WORK TO BE COMPLETED
Which lines in the records below contain the word "bends"? Copy each one out.

Rows from an object dataset
-.-.-

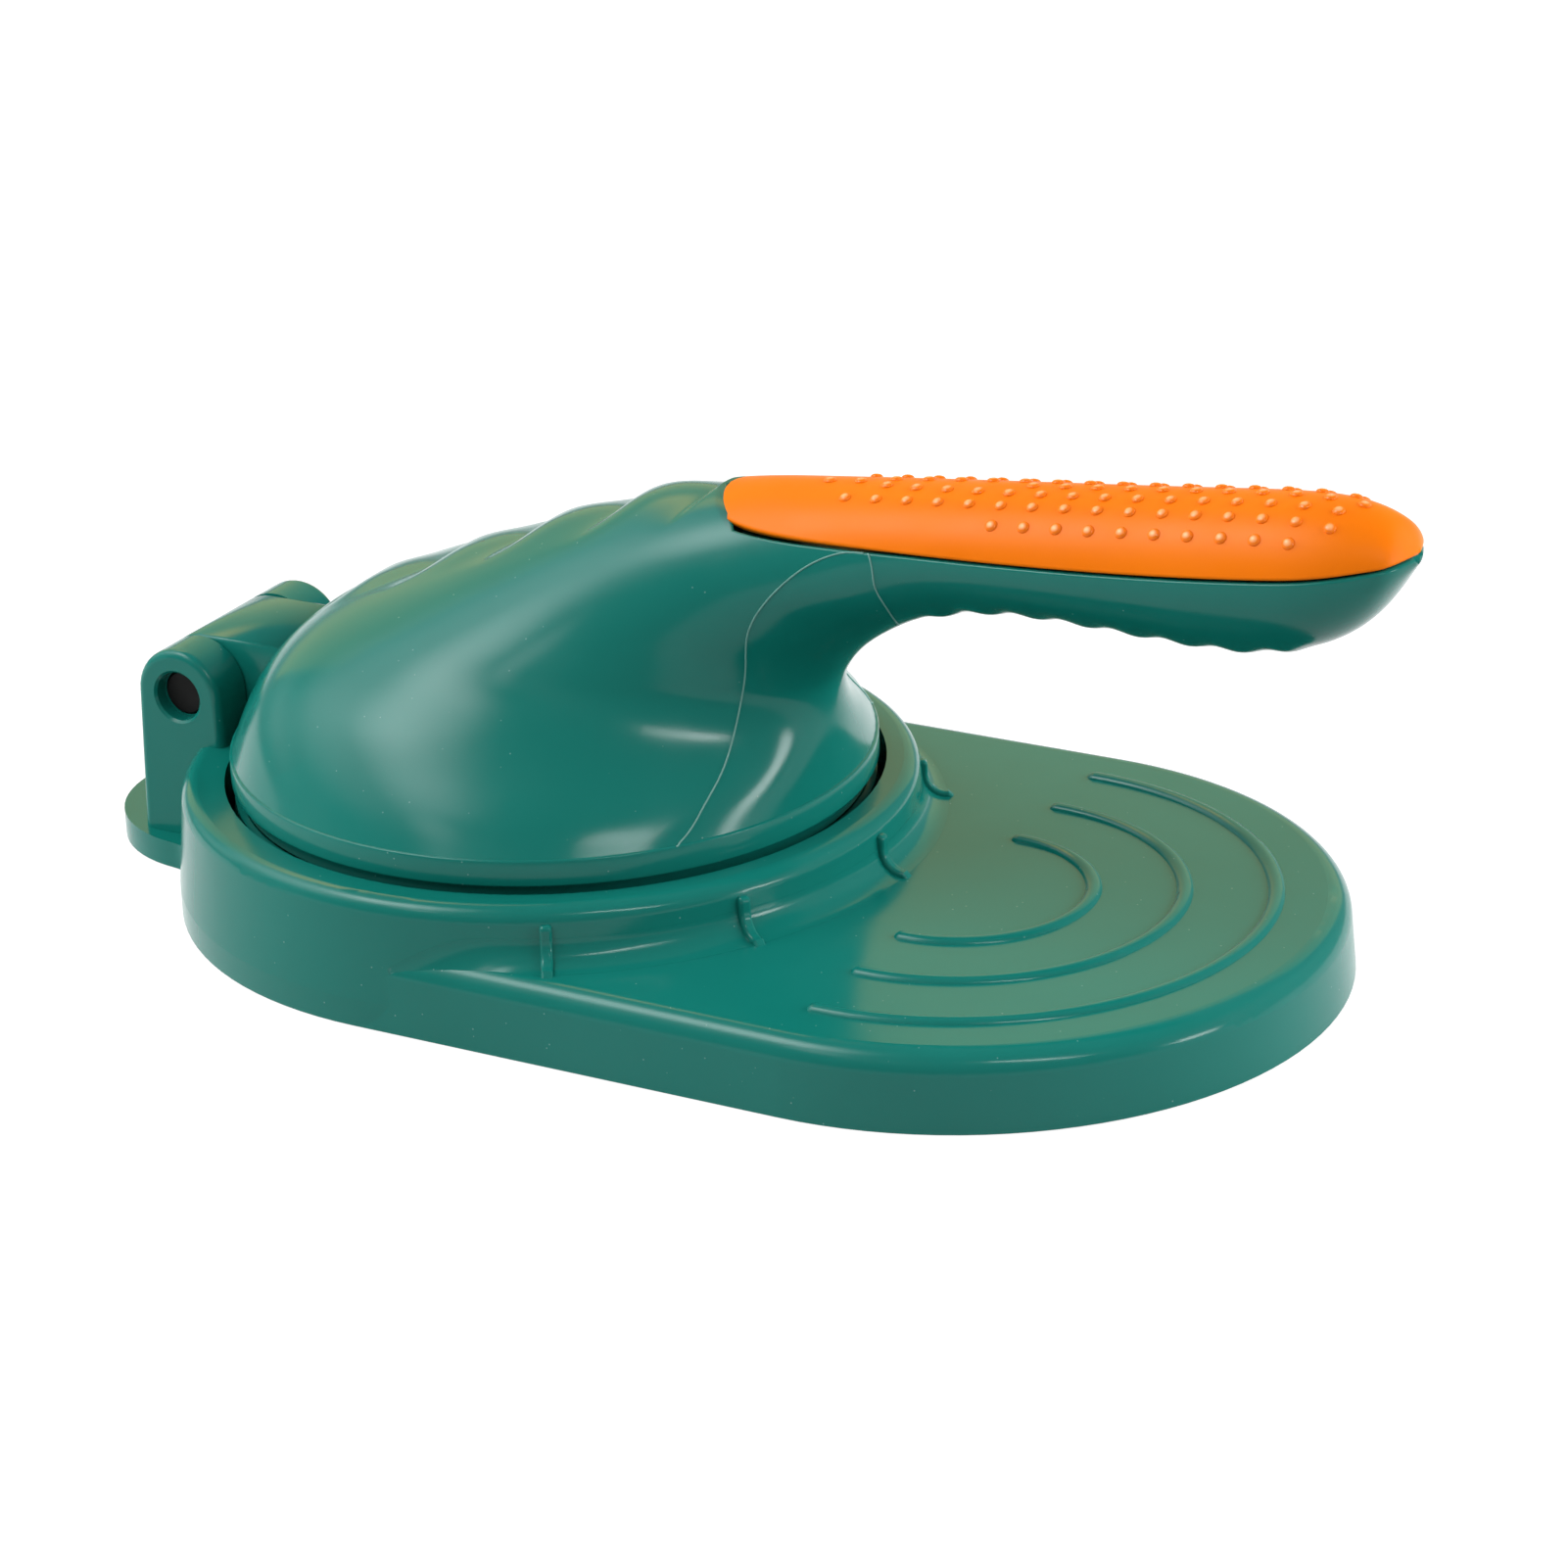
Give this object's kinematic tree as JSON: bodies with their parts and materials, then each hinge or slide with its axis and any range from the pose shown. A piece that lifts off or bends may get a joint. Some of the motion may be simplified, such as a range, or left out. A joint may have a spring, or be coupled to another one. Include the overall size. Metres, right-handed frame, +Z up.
{
  "type": "hinged dough press",
  "caption": "Hinged hand press that flattens a ball of dough into a small round skin, with a domed lid, a long grip handle and a wide rest apron.",
  "frame": {"origin": "on the table, midway between the tail flange's rear edge and the handle's tip, in the middle plane", "axes": "+X from the hinge towards the handle's tip, +Y to the left along the hinge pin, +Z up"},
  "size_m": [0.2194, 0.1166, 0.0812],
  "materials": {
    "shell": "glossy moulded teal-green plastic",
    "plate": "smooth moulded teal-green plastic",
    "grip": "satin orange plastic with small raised dots",
    "pin": "black nylon",
    "screw": "zinc plated steel",
    "foot": "black rubber"
  },
  "bodies": {
    "base": {"base_shell": "shell", "bed_plate": "plate", "bed_screw_1": "screw", "bed_screw_2": "screw", "bed_screw_3": "screw", "bed_screw_4": "screw", "foot_front_left": "foot", "foot_front_right": "foot", "foot_rear_left": "foot", "foot_rear_right": "foot", "hinge_pin": "pin"},
    "lid": {"lid_shell": "shell", "press_plate": "plate", "grip_pad": "grip", "plate_screw_1": "screw", "plate_screw_2": "screw", "plate_screw_3": "screw", "plate_screw_4": "screw"}
  },
  "joints": [
    {"name": "lid_hinge", "type": "hinge", "parent": "base", "child": "lid", "pos_m": [-0.08935, 0, 0.028], "axis": [0, -1, 0], "range_deg": [0, 110]}
  ]
}
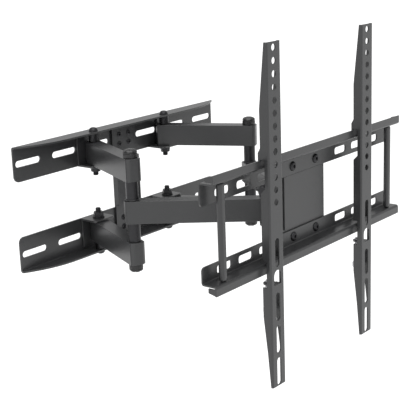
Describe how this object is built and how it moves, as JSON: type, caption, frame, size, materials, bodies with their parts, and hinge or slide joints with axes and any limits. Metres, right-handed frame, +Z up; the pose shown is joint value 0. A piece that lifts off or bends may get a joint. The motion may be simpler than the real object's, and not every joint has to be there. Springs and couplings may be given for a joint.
{
  "type": "full motion tv wall mount",
  "caption": "Folding TV wall mount: slotted wall frame, paired steel arms and forearms, tilting head and a TV frame with sliding slotted rails.",
  "frame": {"origin": "on the wall plane, at the centre of the outer wall slots", "axes": "+Y into the wall, +X to the right when facing the wall, +Z up; the TV side is -Y"},
  "size_m": [0.434, 0.3492, 0.43],
  "materials": {
    "powder_coated_steel": "satin charcoal powder coat with a fine texture",
    "black_plastic": "fine moulded texture",
    "black_hardware": "black zinc plated, satin",
    "zinc_steel": "bright zinc plated",
    "black_nylon": "smooth nylon",
    "stainless_screw": "bright zinc plated, turned"
  },
  "bodies": {
    "wall_frame": {"upper_wall_rail": "powder_coated_steel", "lower_wall_rail": "powder_coated_steel", "wall_centre_plate": "powder_coated_steel", "wall_plate_rivets": "black_hardware", "upper_left_hinge_bracket": "powder_coated_steel", "upper_right_hinge_bracket": "powder_coated_steel", "lower_left_hinge_bracket": "powder_coated_steel", "lower_right_hinge_bracket": "powder_coated_steel", "shoulder_bolts": "black_hardware", "shoulder_nuts": "black_hardware", "shoulder_bushes": "black_hardware"},
    "left_arm": {"upper_left_arm": "powder_coated_steel", "lower_left_arm": "powder_coated_steel", "left_arm_end_caps": "powder_coated_steel", "left_arm_sleeves": "zinc_steel", "left_elbow_bolt": "zinc_steel", "left_elbow_spacers": "powder_coated_steel", "left_elbow_washers": "black_nylon", "left_elbow_caps": "black_plastic"},
    "right_arm": {"upper_right_arm": "powder_coated_steel", "lower_right_arm": "powder_coated_steel", "right_arm_end_caps": "powder_coated_steel", "right_arm_sleeves": "zinc_steel", "right_elbow_bolt": "zinc_steel", "right_elbow_spacers": "powder_coated_steel", "right_elbow_washers": "black_nylon", "right_elbow_caps": "black_plastic"},
    "left_forearm": {"left_forearm": "powder_coated_steel", "left_forearm_end_caps": "powder_coated_steel", "left_forearm_sleeves": "zinc_steel"},
    "right_forearm": {"right_forearm": "powder_coated_steel", "right_forearm_end_caps": "powder_coated_steel", "right_forearm_sleeves": "zinc_steel"},
    "head": {"head_top_plate": "powder_coated_steel", "head_bottom_plate": "powder_coated_steel", "head_web": "powder_coated_steel", "left_head_ear": "powder_coated_steel", "right_head_ear": "powder_coated_steel", "head_pivot_bolts": "black_hardware", "head_pivot_nuts": "black_hardware", "head_pivot_washers": "black_nylon", "tilt_bolts": "black_hardware", "tilt_nuts": "black_hardware", "tilt_washers": "black_nylon"},
    "tv_frame": {"tilt_plate": "powder_coated_steel", "left_tilt_ear": "powder_coated_steel", "right_tilt_ear": "powder_coated_steel", "upper_tv_rail": "powder_coated_steel", "tv_rail_tongue": "powder_coated_steel", "lower_tv_rail": "powder_coated_steel", "left_side_bar": "powder_coated_steel", "right_side_bar": "powder_coated_steel", "frame_bolts": "black_hardware", "frame_nuts": "black_hardware"},
    "left_rail": {"left_slotted_rail": "powder_coated_steel"},
    "right_rail": {"right_slotted_rail": "powder_coated_steel"},
    "left_lock_screw": {"left_lock_screw": "stainless_screw"},
    "right_lock_screw": {"right_lock_screw": "stainless_screw"}
  },
  "joints": [
    {"name": "left_arm_swing", "type": "hinge", "parent": "wall_frame", "child": "left_arm", "pos_m": [-0.076, -0.0189, 0], "axis": [0, 0, 1], "range_deg": [-60, 6]},
    {"name": "left_elbow", "type": "hinge", "parent": "left_arm", "child": "left_forearm", "pos_m": [-0.13094, -0.13672, 0], "axis": [0, 0, 1], "range_deg": [-11, 109]},
    {"name": "left_head_pivot", "type": "hinge", "parent": "left_forearm", "child": "head", "pos_m": [-0.026, -0.28358, 0], "axis": [0, 0, 1], "range_deg": [-49, 5]},
    {"name": "right_arm_swing", "type": "hinge", "parent": "wall_frame", "child": "right_arm", "pos_m": [0.076, -0.0189, 0], "axis": [0, 0, 1], "range_deg": [-6, 60]},
    {"name": "right_elbow", "type": "hinge", "parent": "right_arm", "child": "right_forearm", "pos_m": [0.13094, -0.13672, 0], "axis": [0, 0, 1], "range_deg": [-109, 11]},
    {"name": "tilt", "type": "hinge", "parent": "head", "child": "tv_frame", "pos_m": [0, -0.29258, 0.029], "axis": [1, 0, 0], "range_deg": [-5, 15]},
    {"name": "left_rail_slide", "type": "slide", "parent": "tv_frame", "child": "left_rail", "axis": [-1, 0, 0], "range_m": [-0.058, 0.092]},
    {"name": "right_rail_slide", "type": "slide", "parent": "tv_frame", "child": "right_rail", "axis": [1, 0, 0], "range_m": [-0.058, 0.092]},
    {"name": "left_lock", "type": "slide", "parent": "left_rail", "child": "left_lock_screw", "axis": [0, 0, 1], "range_m": [0, 0.016]},
    {"name": "right_lock", "type": "slide", "parent": "right_rail", "child": "right_lock_screw", "axis": [0, 0, 1], "range_m": [0, 0.016]}
  ],
  "couplings": [
    {"joint": "left_elbow", "follows": "left_arm_swing", "ratio": -1.815},
    {"joint": "left_head_pivot", "follows": "left_arm_swing", "ratio": 0.815},
    {"joint": "right_arm_swing", "follows": "left_arm_swing", "ratio": -1},
    {"joint": "right_elbow", "follows": "left_arm_swing", "ratio": 1.815}
  ]
}
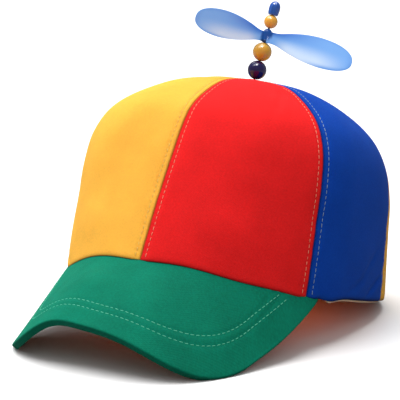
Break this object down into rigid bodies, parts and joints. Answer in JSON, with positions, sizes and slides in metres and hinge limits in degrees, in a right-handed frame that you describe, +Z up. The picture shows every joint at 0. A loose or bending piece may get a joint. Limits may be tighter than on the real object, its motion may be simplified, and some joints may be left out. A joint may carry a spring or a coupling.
{
  "type": "propeller beanie cap",
  "caption": "Panelled cloth cap with a curved visor, and a spinning two-bladed propeller on a beaded stem above its crown.",
  "frame": {"origin": "bottom centre of the whole cap's box, on the surface that it stands on", "axes": "+Z up, +Y from the visor to the back of the crown, +X toward the wearer's left"},
  "size_m": [0.1736, 0.2476, 0.1799],
  "materials": {
    "red_cloth": "brushed cotton twill with stitched seams",
    "blue_cloth": "brushed cotton twill with stitched seams",
    "yellow_cloth": "brushed cotton twill with stitched seams",
    "green_cloth": "cotton twill over a visor board, with two rows of stitching",
    "peach_cloth": "soft folded cotton tape",
    "dark_wire": "dark drawn wire",
    "navy_plastic": "gloss",
    "yellow_plastic": "gloss",
    "sky_plastic": "translucent moulded plastic",
    "blue_plastic": "gloss, faceted"
  },
  "bodies": {
    "cap": {"front_left_panel": "red_cloth", "side_left_panel": "blue_cloth", "back_left_panel": "yellow_cloth", "back_right_panel": "red_cloth", "side_right_panel": "blue_cloth", "front_right_panel": "yellow_cloth", "visor": "green_cloth", "sweatband": "peach_cloth", "stem": "dark_wire", "lower_navy_bead": "navy_plastic", "lower_yellow_bead": "yellow_plastic", "upper_yellow_bead": "yellow_plastic", "top_blue_bead": "blue_plastic"},
    "propeller": {"propeller": "sky_plastic"}
  },
  "joints": [
    {"name": "propeller_spin", "type": "hinge", "parent": "cap", "child": "propeller", "pos_m": [0.00357, 0.06478, 0.16011], "axis": [0.1339, 0.3102, 0.9412], "continuous": true}
  ]
}
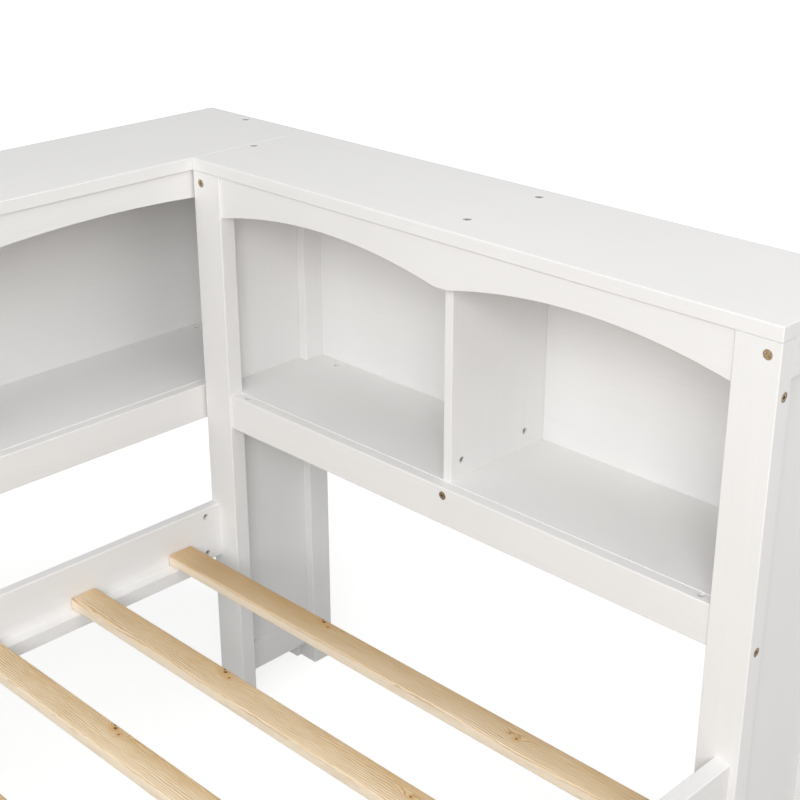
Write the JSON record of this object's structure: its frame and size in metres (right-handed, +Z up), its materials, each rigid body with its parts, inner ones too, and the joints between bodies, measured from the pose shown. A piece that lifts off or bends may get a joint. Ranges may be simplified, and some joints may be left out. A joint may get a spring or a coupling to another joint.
{
  "type": "daybed with trundle",
  "caption": "Low slatted daybed set between a bookcase along its back and a bookcase at its head, with a slatted trundle on casters that rolls in under it.",
  "frame": {"origin": "on the floor, in the middle of the footprint with the trundle rolled out", "axes": "+X along the bed towards the end bookcase, +Y across it towards the long bookcase, +Z up"},
  "size_m": [2.226, 2.3586, 1],
  "materials": {
    "white_paint": "satin white paint",
    "pine": "planed pine, clear sealed",
    "grey_steel": "zinc plated, dull",
    "bronzed_steel": "brown bronzed",
    "zinc_steel": "bright zinc",
    "black_wheel": "matte black nylon"
  },
  "bodies": {
    "bed": {"barrel_nuts": "grey_steel", "bed_back_cleat": "white_paint", "bed_back_foot_post": "white_paint", "bed_back_rail": "white_paint", "bed_foot_rail": "white_paint", "bed_front_cleat": "white_paint", "bed_front_foot_post": "white_paint", "bed_front_rail": "white_paint", "bed_rail_bolts": "bronzed_steel", "bed_slats": "pine", "divider_bolts": "grey_steel", "end_case_back_panel": "white_paint", "end_case_back_shelf_rail": "white_paint", "end_case_divider": "white_paint", "end_case_front_shelf_rail": "white_paint", "end_case_inner_back_post": "white_paint", "end_case_inner_front_post": "white_paint", "end_case_inner_side_panel": "white_paint", "end_case_inner_side_rails": "white_paint", "end_case_outer_back_post": "white_paint", "end_case_outer_front_post": "white_paint", "end_case_outer_side_panel": "white_paint", "end_case_outer_side_rails": "white_paint", "end_case_shelf": "white_paint", "end_case_top": "white_paint", "end_case_valance": "white_paint", "face_bolts": "bronzed_steel", "long_bolts": "bronzed_steel", "long_case_back_panel": "white_paint", "long_case_back_shelf_rail": "white_paint", "long_case_corner_back_post": "white_paint", "long_case_corner_front_post": "white_paint", "long_case_corner_side_panel": "white_paint", "long_case_corner_side_rails": "white_paint", "long_case_divider_1": "white_paint", "long_case_divider_2": "white_paint", "long_case_foot_back_post": "white_paint", "long_case_foot_front_post": "white_paint", "long_case_foot_side_panel": "white_paint", "long_case_foot_side_rails": "white_paint", "long_case_front_shelf_rail": "white_paint", "long_case_shelf": "white_paint", "long_case_top": "white_paint", "long_case_valance": "white_paint", "short_bolts": "bronzed_steel", "top_screws": "grey_steel"},
    "trundle": {"trundle_back_board": "white_paint", "trundle_bolts": "bronzed_steel", "trundle_caster_axles": "zinc_steel", "trundle_caster_brackets": "zinc_steel", "trundle_caster_screws": "grey_steel", "trundle_cleats": "white_paint", "trundle_end_rails": "white_paint", "trundle_front_board": "white_paint", "trundle_slats": "pine"},
    "wheel_foot_back": {"trundle_wheel_foot_back": "black_wheel"},
    "wheel_foot_front": {"trundle_wheel_foot_front": "black_wheel"},
    "wheel_head_back": {"trundle_wheel_head_back": "black_wheel"},
    "wheel_head_front": {"trundle_wheel_head_front": "black_wheel"}
  },
  "joints": [
    {"name": "trundle_slide", "type": "slide", "parent": "bed", "child": "trundle", "axis": [0, 1, 0], "range_m": [0, 1.06]},
    {"name": "wheel_foot_back_spin", "type": "hinge", "parent": "trundle", "child": "wheel_foot_back", "pos_m": [-1.057, -0.24875, 0.024], "axis": [1, 0, 0], "continuous": true},
    {"name": "wheel_foot_front_spin", "type": "hinge", "parent": "trundle", "child": "wheel_foot_front", "pos_m": [-1.057, -1.06525, 0.024], "axis": [1, 0, 0], "continuous": true},
    {"name": "wheel_head_back_spin", "type": "hinge", "parent": "trundle", "child": "wheel_head_back", "pos_m": [0.8415, -0.24875, 0.024], "axis": [1, 0, 0], "continuous": true},
    {"name": "wheel_head_front_spin", "type": "hinge", "parent": "trundle", "child": "wheel_head_front", "pos_m": [0.8415, -1.06525, 0.024], "axis": [1, 0, 0], "continuous": true}
  ],
  "couplings": [
    {"joint": "wheel_foot_back_spin", "follows": "trundle_slide", "rad_per_m": -41.667},
    {"joint": "wheel_foot_front_spin", "follows": "trundle_slide", "rad_per_m": -41.667},
    {"joint": "wheel_head_back_spin", "follows": "trundle_slide", "rad_per_m": -41.667},
    {"joint": "wheel_head_front_spin", "follows": "trundle_slide", "rad_per_m": -41.667}
  ]
}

-.-.-

CORRECT RESULT
Give this object's kinematic tree as JSON: bodies with their parts and materials, then each hinge or slide with its axis and any range from the pose shown. A piece that lifts off or bends may get a joint. Some of the motion may be simplified, such as a range, or left out. A joint may have a spring, or be coupled to another one. Include the overall size. Metres, right-handed frame, +Z up.
Describe how this object is built and how it moves, as JSON: type, caption, frame, size, materials, bodies with their parts, and hinge or slide joints with axes and any limits. Metres, right-handed frame, +Z up; the pose shown is joint value 0. A piece that lifts off or bends may get a joint. The motion may be simpler than the real object's, and not every joint has to be there. Springs and couplings may be given for a joint.
Write the JSON record of this object's structure: its frame and size in metres (right-handed, +Z up), its materials, each rigid body with its parts, inner ones too, and the joints between bodies, measured from the pose shown. A piece that lifts off or bends may get a joint. Ranges may be simplified, and some joints may be left out. A joint may get a spring or a coupling to another joint.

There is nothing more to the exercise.